By contrast, providing support for renewable and low-carbon gases generally puts a finger on the scale for a gaseous solution to meet end uses, instead of other options that may be more efficient and reduce carbon more effectively.
Clean energy portfolios that include numerous resources offer a far cheaper and deeper decarbonisation pathway.
In short, recognition of the fact that the role of gaseous fuels will change in a decarbonised system does little if the market is still designed to give gaseous an advantage overall. There is also a danger that if large quantities of fossil gas-based blue hydrogen are used that his extends the dependency on costly fossil-gas imports.
Instead, the European Commission can design the gas package to align with a decarbonised energy system, not a decarbonised gas system.
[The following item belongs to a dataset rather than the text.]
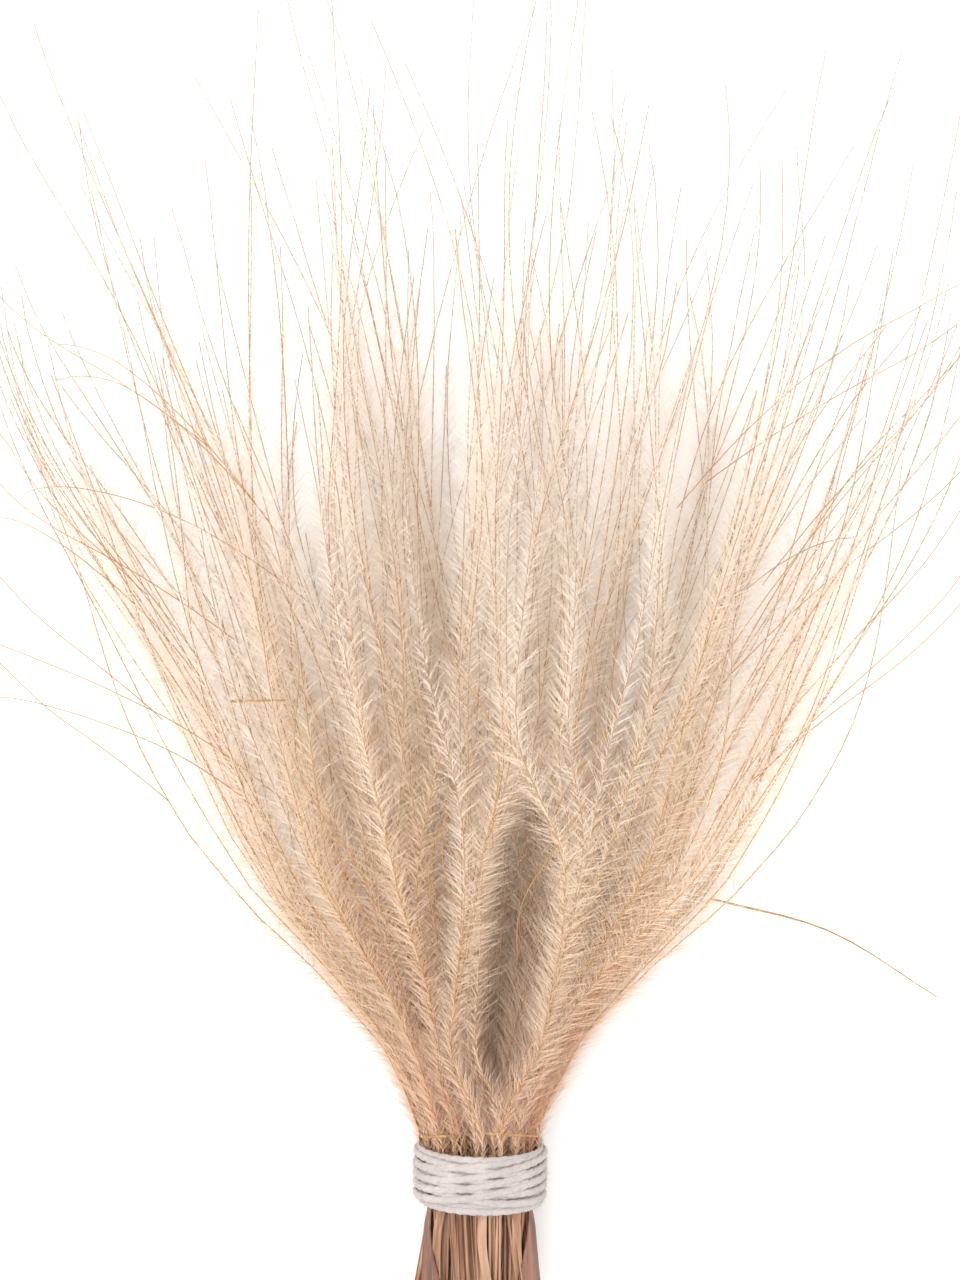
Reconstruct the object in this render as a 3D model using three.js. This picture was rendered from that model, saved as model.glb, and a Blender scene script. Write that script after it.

The principles of the Energy System Integration Strategy are an excellent starting point to ensure that renewable and low-carbon gases are serving end-uses in line with EU climate goals – from both an overall carbon reduction standpoint and considering the timeline needed for those reductions.
In short, the best gas package may not be a gas package at all, but rather an integrated system package that creates opportunities for competing energy sources to meet end-uses. Instead of finding a way to fit a gas market into an old framework, we need to create a new framework for a contemporary, integrated energy system.
Coming back to the wineskin analogy, the idea of putting a new wine, such as hydrogen, into existing pipes may seem a simple solution to a complex problem. But doing so risks wasting the limited renewable and low-carbon gases to end uses where they are not needed, and misses the opportunity to create new ‘skins’ that allow other solutions a fair chance to compete.